Anjolie Ela Menon is famous for her deeply figurative paintings that merge medieval iconography with modern psychological and spiritual concerns. At a time when abstraction dominated Indian modernism, she remained committed to the human figure, especially the female form, rendering it with emotional depth and contemplative intensity. Her six-decade career has earned her the Padma Shri (2000) and placement in major collections including the National Gallery of Modern Art and the Asian Art Museum, San Francisco.

2. What painting style does Anjolie Ela Menon use?

Anjolie Ela Menon’s art is primarily figurative and executed in oil on masonite, using thin, translucent layers that are burnished to create a luminous surface. Her style draws from Byzantine and Romanesque iconography, marked by frontality, elongated forms, and inward-looking figures, while incorporating elements of Cubism, Expressionism, and Pre-Raphaelite sensibility. Rather than naturalism, her paintings prioritize emotional and spiritual truth, often exploring mythological and devotional themes through contemporary figuration.

3. What are Anjolie Ela Menon's paintings worth?

Anjolie Ela Menon’s paintings typically range in value from ₹3–4 lakhs for smaller oil works to ₹19 lakhs or more for significant pieces, depending on size, period, subject, and provenance. Larger or historically important works command higher prices, while internationally her paintings are often valued at $20,000–$30,000 USD or above. Works from her earlier decades and museum-exhibited pieces tend to appreciate steadily.

4. What awards has Anjolie Ela Menon received?

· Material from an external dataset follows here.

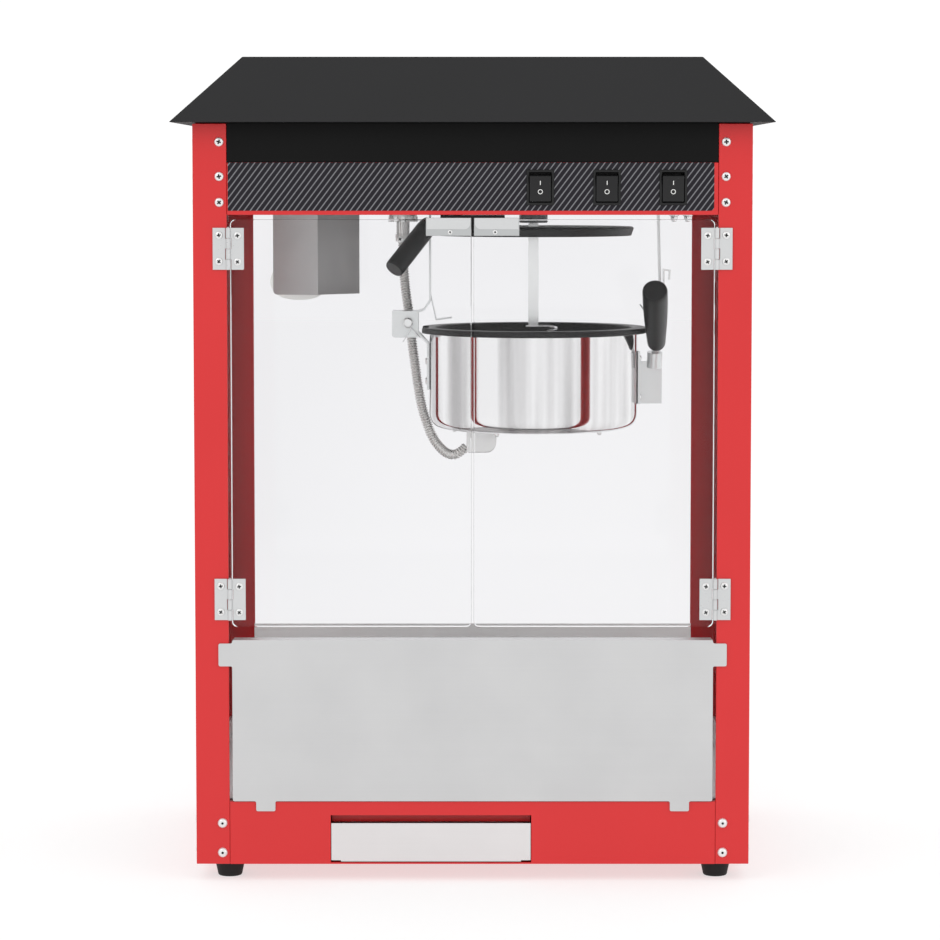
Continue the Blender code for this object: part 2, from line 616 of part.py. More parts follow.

Anjolie Ela Menon has received the Padma Shri (2000), one of India’s highest civilian honours, in recognition of her contribution to modern Indian art. In addition to this national award, her work has been featured in major international biennials and museums, including the Paris Biennale, São Paulo Biennale, National Gallery of Modern Art, and the Asian Art Museum, San Francisco - affirming her global artistic stature.